Starting at the line with "obj.parent = None" in it, reproduce each line below through the last one, exactly, and include nothing else.

◇ ◇ ◇ ◇ ◇

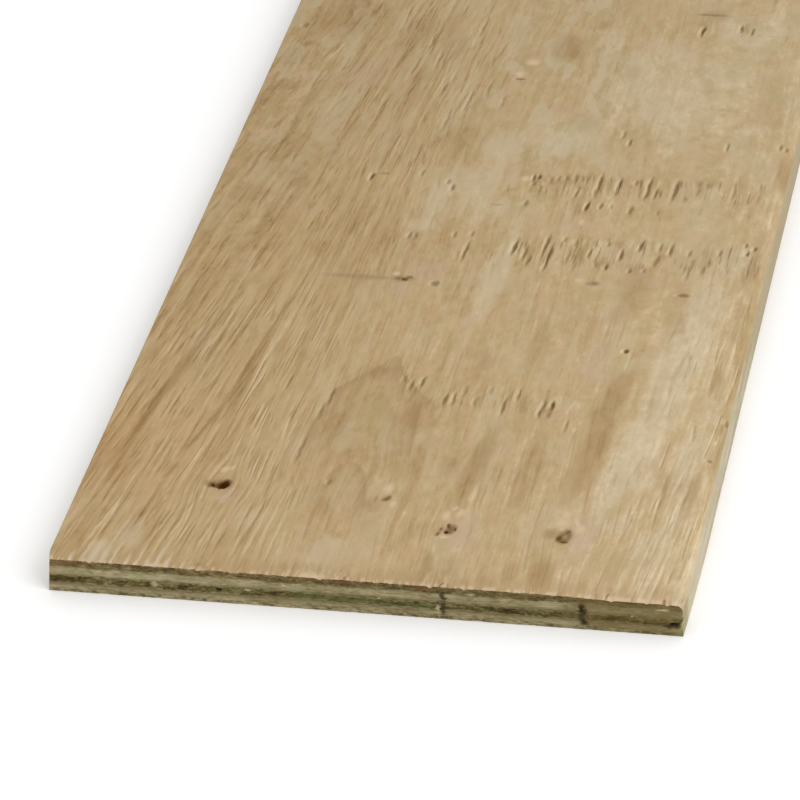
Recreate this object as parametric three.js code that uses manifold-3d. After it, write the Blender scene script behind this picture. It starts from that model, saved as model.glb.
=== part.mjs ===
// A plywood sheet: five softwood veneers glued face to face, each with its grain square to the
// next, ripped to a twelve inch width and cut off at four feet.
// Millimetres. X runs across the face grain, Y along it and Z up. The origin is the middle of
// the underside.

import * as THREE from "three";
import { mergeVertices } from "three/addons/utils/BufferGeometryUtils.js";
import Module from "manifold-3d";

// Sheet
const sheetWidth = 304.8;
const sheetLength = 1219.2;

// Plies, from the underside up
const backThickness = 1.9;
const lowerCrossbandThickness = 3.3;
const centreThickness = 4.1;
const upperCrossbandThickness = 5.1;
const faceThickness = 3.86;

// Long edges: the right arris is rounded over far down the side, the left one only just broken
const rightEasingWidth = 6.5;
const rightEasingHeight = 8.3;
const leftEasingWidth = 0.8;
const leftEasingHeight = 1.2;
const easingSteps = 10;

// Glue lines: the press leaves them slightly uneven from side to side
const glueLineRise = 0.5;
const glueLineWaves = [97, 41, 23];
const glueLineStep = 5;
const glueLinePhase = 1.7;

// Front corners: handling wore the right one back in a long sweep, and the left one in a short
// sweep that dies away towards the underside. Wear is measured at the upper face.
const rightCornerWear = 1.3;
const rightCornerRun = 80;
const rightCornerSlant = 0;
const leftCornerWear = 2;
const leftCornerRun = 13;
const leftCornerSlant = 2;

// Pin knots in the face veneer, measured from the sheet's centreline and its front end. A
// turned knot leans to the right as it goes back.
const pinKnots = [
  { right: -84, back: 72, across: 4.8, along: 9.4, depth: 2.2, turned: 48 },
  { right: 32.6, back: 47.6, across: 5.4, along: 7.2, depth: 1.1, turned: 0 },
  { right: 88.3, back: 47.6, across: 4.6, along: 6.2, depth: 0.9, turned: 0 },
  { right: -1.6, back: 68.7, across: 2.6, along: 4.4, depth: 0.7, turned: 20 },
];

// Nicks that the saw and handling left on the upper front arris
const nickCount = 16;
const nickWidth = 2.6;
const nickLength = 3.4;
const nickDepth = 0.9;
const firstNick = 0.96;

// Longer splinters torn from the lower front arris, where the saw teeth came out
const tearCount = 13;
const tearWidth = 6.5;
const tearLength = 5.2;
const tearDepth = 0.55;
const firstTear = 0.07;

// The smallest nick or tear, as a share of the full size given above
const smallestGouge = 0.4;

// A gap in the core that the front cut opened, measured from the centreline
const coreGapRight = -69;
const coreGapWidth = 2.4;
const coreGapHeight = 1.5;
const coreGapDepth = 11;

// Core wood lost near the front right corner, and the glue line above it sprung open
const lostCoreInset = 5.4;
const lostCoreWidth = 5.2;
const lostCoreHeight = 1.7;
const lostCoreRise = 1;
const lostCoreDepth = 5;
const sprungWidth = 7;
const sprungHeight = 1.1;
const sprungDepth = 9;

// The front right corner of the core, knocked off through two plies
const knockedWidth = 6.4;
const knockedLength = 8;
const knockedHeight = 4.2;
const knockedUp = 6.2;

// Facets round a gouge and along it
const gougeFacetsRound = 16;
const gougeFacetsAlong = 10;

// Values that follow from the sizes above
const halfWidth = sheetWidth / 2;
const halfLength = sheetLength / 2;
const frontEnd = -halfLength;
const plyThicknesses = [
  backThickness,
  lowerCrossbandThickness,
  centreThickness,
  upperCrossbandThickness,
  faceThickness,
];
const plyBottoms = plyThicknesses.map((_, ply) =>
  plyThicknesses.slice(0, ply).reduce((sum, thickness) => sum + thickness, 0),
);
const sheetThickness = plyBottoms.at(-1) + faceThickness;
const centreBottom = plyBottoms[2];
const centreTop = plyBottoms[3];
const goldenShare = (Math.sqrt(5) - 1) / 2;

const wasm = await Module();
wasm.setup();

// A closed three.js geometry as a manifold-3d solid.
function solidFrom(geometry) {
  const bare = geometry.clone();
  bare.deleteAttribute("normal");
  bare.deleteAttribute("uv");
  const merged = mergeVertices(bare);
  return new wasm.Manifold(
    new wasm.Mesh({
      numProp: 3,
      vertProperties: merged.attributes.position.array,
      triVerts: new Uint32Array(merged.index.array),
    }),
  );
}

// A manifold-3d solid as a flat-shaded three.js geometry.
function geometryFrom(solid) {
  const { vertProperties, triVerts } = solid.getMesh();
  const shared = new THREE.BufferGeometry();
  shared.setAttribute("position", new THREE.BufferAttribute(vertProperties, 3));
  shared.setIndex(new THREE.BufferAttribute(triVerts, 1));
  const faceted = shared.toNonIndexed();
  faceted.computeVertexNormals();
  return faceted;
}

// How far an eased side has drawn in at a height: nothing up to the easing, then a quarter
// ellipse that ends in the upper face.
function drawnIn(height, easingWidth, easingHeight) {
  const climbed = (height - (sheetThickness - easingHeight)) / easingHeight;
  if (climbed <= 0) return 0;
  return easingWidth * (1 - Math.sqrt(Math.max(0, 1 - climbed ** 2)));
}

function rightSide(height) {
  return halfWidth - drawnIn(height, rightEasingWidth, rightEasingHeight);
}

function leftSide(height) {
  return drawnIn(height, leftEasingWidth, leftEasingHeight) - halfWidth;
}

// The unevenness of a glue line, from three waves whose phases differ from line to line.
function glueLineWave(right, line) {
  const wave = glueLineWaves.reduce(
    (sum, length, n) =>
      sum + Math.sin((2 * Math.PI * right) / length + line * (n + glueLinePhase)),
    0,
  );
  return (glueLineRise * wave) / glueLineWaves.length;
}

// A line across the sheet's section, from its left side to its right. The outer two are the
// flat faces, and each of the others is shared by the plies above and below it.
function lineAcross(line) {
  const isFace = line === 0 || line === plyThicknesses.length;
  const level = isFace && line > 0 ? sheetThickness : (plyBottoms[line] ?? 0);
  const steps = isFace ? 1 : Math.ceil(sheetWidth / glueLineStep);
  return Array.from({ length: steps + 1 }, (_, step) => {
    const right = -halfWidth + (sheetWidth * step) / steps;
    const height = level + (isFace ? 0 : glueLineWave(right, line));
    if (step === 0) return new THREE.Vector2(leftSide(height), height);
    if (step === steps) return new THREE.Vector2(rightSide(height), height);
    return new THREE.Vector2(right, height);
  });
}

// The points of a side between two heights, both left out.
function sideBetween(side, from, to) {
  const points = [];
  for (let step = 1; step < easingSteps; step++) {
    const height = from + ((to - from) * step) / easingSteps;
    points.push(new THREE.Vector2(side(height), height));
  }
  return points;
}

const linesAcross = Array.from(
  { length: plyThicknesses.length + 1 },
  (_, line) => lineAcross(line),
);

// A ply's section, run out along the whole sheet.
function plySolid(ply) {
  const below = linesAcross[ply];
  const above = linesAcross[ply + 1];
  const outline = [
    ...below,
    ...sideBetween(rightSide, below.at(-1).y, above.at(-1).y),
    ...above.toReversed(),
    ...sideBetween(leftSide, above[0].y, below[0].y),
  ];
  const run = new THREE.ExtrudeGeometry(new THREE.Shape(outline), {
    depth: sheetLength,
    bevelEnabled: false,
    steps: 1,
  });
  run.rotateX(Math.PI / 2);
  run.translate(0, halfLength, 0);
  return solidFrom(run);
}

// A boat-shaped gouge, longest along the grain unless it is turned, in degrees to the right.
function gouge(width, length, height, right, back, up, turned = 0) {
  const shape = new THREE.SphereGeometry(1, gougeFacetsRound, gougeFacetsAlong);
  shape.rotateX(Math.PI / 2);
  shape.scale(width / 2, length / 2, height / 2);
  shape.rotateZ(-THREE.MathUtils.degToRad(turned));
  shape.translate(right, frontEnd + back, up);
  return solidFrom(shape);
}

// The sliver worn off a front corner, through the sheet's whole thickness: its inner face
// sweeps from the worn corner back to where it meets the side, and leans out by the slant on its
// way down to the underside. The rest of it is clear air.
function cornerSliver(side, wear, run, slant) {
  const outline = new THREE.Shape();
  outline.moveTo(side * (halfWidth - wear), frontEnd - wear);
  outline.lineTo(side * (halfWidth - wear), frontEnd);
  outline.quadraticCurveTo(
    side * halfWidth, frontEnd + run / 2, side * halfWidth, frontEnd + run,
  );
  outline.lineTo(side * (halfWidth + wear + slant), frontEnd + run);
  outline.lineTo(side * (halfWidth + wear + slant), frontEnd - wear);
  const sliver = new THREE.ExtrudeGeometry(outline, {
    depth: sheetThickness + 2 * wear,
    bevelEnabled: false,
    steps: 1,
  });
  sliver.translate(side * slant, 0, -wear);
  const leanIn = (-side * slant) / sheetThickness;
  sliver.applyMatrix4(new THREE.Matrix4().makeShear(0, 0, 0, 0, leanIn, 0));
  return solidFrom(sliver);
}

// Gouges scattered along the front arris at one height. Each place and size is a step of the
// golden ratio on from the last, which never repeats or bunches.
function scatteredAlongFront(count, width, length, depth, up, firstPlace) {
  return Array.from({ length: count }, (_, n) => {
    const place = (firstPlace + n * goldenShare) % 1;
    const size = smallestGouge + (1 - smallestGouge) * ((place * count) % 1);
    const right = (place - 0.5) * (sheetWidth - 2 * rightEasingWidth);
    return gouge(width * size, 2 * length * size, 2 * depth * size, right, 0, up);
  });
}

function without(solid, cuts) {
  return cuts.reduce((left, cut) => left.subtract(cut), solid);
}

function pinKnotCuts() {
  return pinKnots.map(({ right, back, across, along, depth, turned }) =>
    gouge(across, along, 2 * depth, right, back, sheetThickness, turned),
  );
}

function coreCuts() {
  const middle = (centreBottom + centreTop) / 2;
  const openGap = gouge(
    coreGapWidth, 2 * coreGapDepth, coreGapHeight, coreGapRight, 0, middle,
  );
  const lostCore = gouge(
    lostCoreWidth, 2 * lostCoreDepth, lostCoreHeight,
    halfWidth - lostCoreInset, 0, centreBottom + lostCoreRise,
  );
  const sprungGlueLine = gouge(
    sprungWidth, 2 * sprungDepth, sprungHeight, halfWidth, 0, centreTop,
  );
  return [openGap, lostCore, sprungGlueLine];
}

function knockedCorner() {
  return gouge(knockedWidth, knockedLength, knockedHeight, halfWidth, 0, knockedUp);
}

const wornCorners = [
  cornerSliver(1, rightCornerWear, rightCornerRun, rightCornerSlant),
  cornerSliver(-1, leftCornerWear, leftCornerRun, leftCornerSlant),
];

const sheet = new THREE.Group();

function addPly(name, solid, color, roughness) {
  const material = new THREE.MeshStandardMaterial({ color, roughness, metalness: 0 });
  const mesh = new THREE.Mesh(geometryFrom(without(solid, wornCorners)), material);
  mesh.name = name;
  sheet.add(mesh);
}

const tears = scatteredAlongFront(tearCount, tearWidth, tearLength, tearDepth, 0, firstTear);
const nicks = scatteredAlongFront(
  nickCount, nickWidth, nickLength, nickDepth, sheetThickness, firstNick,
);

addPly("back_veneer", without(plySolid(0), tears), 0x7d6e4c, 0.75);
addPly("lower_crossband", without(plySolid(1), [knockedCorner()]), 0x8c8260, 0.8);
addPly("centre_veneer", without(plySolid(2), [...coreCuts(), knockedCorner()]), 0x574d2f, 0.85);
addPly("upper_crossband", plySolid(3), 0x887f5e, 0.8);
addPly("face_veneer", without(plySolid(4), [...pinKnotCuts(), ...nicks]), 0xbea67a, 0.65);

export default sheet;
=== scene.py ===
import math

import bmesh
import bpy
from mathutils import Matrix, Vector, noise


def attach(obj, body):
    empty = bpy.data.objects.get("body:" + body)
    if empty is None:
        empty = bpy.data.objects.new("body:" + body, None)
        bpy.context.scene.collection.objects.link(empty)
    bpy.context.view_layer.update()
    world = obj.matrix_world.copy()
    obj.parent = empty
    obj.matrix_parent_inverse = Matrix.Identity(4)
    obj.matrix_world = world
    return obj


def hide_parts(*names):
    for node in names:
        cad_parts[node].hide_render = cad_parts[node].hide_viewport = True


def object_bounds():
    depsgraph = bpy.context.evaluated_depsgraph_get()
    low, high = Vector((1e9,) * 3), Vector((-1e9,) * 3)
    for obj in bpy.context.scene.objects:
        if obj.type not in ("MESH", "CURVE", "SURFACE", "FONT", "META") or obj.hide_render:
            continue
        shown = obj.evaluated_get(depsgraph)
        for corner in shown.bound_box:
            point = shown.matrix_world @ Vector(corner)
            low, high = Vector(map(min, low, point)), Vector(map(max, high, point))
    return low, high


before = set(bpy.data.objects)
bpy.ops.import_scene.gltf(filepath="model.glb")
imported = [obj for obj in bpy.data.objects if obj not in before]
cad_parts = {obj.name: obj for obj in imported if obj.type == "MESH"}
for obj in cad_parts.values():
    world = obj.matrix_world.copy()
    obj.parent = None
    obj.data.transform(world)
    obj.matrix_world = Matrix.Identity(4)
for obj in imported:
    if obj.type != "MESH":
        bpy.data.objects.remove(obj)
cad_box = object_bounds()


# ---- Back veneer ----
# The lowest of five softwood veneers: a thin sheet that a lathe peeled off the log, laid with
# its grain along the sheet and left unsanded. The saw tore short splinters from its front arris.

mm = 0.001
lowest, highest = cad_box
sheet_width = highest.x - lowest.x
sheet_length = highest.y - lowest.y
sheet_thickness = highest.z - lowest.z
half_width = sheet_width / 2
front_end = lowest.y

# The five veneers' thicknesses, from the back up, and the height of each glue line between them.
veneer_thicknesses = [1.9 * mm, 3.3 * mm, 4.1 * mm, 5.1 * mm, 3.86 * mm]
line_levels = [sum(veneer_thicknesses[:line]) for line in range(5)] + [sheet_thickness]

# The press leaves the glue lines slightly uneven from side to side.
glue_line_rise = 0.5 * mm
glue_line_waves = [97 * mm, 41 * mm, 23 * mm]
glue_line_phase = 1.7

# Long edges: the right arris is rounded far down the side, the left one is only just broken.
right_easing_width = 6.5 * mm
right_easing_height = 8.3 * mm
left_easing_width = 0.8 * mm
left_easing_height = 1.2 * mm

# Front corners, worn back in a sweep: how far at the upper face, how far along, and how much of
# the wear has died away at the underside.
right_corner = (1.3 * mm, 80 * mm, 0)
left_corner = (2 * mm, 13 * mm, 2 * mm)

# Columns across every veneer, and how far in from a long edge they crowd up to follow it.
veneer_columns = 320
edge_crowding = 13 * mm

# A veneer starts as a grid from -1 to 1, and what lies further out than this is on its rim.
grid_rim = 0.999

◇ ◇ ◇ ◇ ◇

> Response to this task:
    obj.parent = None
    obj.data.transform(world)
    obj.matrix_world = Matrix.Identity(4)
for obj in imported:
    if obj.type != "MESH":
        bpy.data.objects.remove(obj)
cad_box = object_bounds()


# ---- Back veneer ----
# The lowest of five softwood veneers: a thin sheet that a lathe peeled off the log, laid with
# its grain along the sheet and left unsanded. The saw tore short splinters from its front arris.

mm = 0.001
lowest, highest = cad_box
sheet_width = highest.x - lowest.x
sheet_length = highest.y - lowest.y
sheet_thickness = highest.z - lowest.z
half_width = sheet_width / 2
front_end = lowest.y

# The five veneers' thicknesses, from the back up, and the height of each glue line between them.
veneer_thicknesses = [1.9 * mm, 3.3 * mm, 4.1 * mm, 5.1 * mm, 3.86 * mm]
line_levels = [sum(veneer_thicknesses[:line]) for line in range(5)] + [sheet_thickness]

# The press leaves the glue lines slightly uneven from side to side.
glue_line_rise = 0.5 * mm
glue_line_waves = [97 * mm, 41 * mm, 23 * mm]
glue_line_phase = 1.7

# Long edges: the right arris is rounded far down the side, the left one is only just broken.
right_easing_width = 6.5 * mm
right_easing_height = 8.3 * mm
left_easing_width = 0.8 * mm
left_easing_height = 1.2 * mm

# Front corners, worn back in a sweep: how far at the upper face, how far along, and how much of
# the wear has died away at the underside.
right_corner = (1.3 * mm, 80 * mm, 0)
left_corner = (2 * mm, 13 * mm, 2 * mm)

# Columns across every veneer, and how far in from a long edge they crowd up to follow it.
veneer_columns = 320
edge_crowding = 13 * mm

# A veneer starts as a grid from -1 to 1, and what lies further out than this is on its rim.
grid_rim = 0.999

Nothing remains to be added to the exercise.